**What this task involves:** Give the data a second time, exactly and in full.

**Source data:**
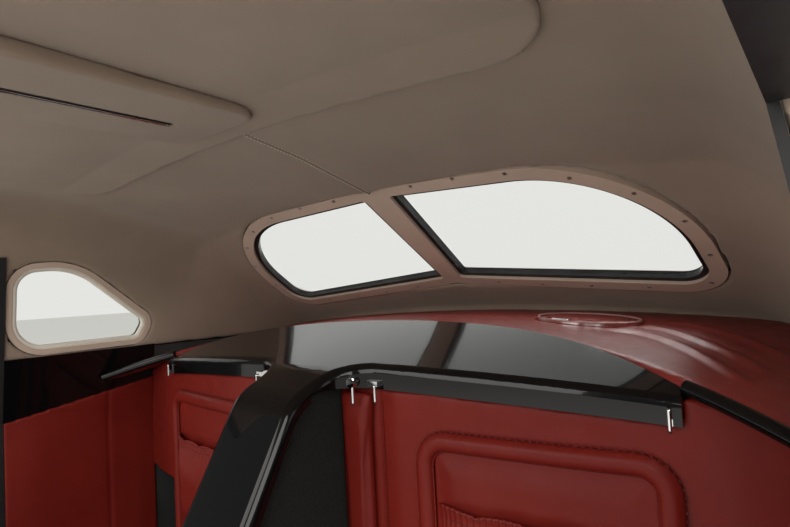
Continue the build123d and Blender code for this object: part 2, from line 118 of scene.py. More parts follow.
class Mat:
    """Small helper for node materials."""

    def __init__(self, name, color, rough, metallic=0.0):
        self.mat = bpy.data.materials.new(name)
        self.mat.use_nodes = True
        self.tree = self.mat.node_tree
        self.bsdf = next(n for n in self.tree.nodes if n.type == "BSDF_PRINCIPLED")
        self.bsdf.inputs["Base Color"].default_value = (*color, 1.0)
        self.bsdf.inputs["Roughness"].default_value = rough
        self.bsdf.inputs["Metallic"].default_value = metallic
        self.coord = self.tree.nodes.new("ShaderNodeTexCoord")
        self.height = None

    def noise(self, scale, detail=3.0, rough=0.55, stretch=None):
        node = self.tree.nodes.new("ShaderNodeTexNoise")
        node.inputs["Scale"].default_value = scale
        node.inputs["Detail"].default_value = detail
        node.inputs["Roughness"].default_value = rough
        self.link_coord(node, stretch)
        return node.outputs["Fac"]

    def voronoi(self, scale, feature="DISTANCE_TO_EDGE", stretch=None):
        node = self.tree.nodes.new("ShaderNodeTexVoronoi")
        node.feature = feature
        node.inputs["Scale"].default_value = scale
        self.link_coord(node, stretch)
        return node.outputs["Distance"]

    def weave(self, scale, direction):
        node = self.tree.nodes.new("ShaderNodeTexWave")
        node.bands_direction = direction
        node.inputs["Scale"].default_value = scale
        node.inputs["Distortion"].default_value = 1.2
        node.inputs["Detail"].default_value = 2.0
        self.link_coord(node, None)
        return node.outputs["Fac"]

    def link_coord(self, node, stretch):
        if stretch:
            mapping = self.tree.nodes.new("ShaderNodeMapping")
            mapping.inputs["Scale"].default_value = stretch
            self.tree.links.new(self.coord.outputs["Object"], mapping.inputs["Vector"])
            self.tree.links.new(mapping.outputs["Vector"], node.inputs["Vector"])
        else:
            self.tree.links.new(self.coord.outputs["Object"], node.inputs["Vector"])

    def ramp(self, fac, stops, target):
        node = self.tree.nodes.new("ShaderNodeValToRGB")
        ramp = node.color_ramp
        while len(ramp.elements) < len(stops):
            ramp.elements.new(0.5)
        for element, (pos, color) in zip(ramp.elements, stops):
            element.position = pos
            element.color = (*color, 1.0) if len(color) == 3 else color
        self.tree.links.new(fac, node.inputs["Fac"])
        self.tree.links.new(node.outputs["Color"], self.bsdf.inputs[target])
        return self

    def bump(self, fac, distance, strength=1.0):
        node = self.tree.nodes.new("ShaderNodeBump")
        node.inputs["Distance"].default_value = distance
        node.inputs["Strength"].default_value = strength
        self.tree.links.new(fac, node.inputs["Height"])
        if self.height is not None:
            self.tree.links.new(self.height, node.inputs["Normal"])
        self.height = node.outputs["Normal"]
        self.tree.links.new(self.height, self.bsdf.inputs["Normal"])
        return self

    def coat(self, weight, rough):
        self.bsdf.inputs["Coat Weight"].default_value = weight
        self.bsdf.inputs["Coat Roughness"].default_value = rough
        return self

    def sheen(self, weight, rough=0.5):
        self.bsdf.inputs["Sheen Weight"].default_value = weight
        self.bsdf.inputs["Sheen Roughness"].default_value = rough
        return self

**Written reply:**
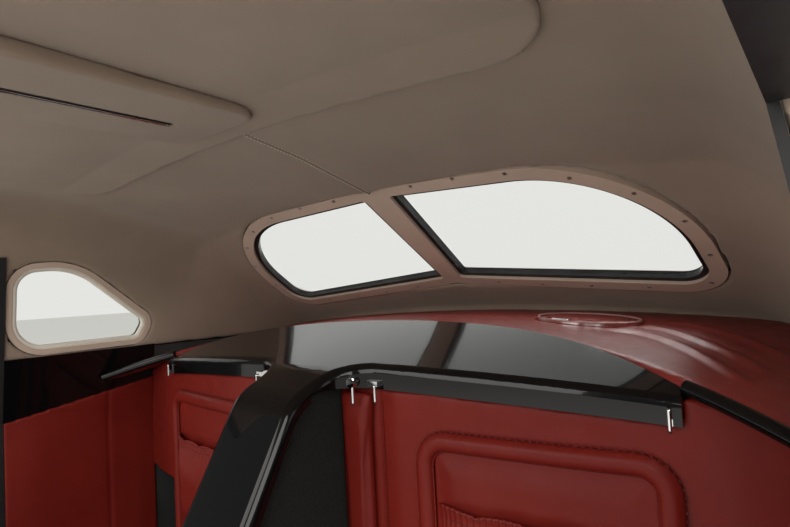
Continue the build123d and Blender code for this object: part 2, from line 118 of scene.py. More parts follow.
class Mat:
    """Small helper for node materials."""

    def __init__(self, name, color, rough, metallic=0.0):
        self.mat = bpy.data.materials.new(name)
        self.mat.use_nodes = True
        self.tree = self.mat.node_tree
        self.bsdf = next(n for n in self.tree.nodes if n.type == "BSDF_PRINCIPLED")
        self.bsdf.inputs["Base Color"].default_value = (*color, 1.0)
        self.bsdf.inputs["Roughness"].default_value = rough
        self.bsdf.inputs["Metallic"].default_value = metallic
        self.coord = self.tree.nodes.new("ShaderNodeTexCoord")
        self.height = None

    def noise(self, scale, detail=3.0, rough=0.55, stretch=None):
        node = self.tree.nodes.new("ShaderNodeTexNoise")
        node.inputs["Scale"].default_value = scale
        node.inputs["Detail"].default_value = detail
        node.inputs["Roughness"].default_value = rough
        self.link_coord(node, stretch)
        return node.outputs["Fac"]

    def voronoi(self, scale, feature="DISTANCE_TO_EDGE", stretch=None):
        node = self.tree.nodes.new("ShaderNodeTexVoronoi")
        node.feature = feature
        node.inputs["Scale"].default_value = scale
        self.link_coord(node, stretch)
        return node.outputs["Distance"]

    def weave(self, scale, direction):
        node = self.tree.nodes.new("ShaderNodeTexWave")
        node.bands_direction = direction
        node.inputs["Scale"].default_value = scale
        node.inputs["Distortion"].default_value = 1.2
        node.inputs["Detail"].default_value = 2.0
        self.link_coord(node, None)
        return node.outputs["Fac"]

    def link_coord(self, node, stretch):
        if stretch:
            mapping = self.tree.nodes.new("ShaderNodeMapping")
            mapping.inputs["Scale"].default_value = stretch
            self.tree.links.new(self.coord.outputs["Object"], mapping.inputs["Vector"])
            self.tree.links.new(mapping.outputs["Vector"], node.inputs["Vector"])
        else:
            self.tree.links.new(self.coord.outputs["Object"], node.inputs["Vector"])

    def ramp(self, fac, stops, target):
        node = self.tree.nodes.new("ShaderNodeValToRGB")
        ramp = node.color_ramp
        while len(ramp.elements) < len(stops):
            ramp.elements.new(0.5)
        for element, (pos, color) in zip(ramp.elements, stops):
            element.position = pos
            element.color = (*color, 1.0) if len(color) == 3 else color
        self.tree.links.new(fac, node.inputs["Fac"])
        self.tree.links.new(node.outputs["Color"], self.bsdf.inputs[target])
        return self

    def bump(self, fac, distance, strength=1.0):
        node = self.tree.nodes.new("ShaderNodeBump")
        node.inputs["Distance"].default_value = distance
        node.inputs["Strength"].default_value = strength
        self.tree.links.new(fac, node.inputs["Height"])
        if self.height is not None:
            self.tree.links.new(self.height, node.inputs["Normal"])
        self.height = node.outputs["Normal"]
        self.tree.links.new(self.height, self.bsdf.inputs["Normal"])
        return self

    def coat(self, weight, rough):
        self.bsdf.inputs["Coat Weight"].default_value = weight
        self.bsdf.inputs["Coat Roughness"].default_value = rough
        return self

    def sheen(self, weight, rough=0.5):
        self.bsdf.inputs["Sheen Weight"].default_value = weight
        self.bsdf.inputs["Sheen Roughness"].default_value = rough
        return self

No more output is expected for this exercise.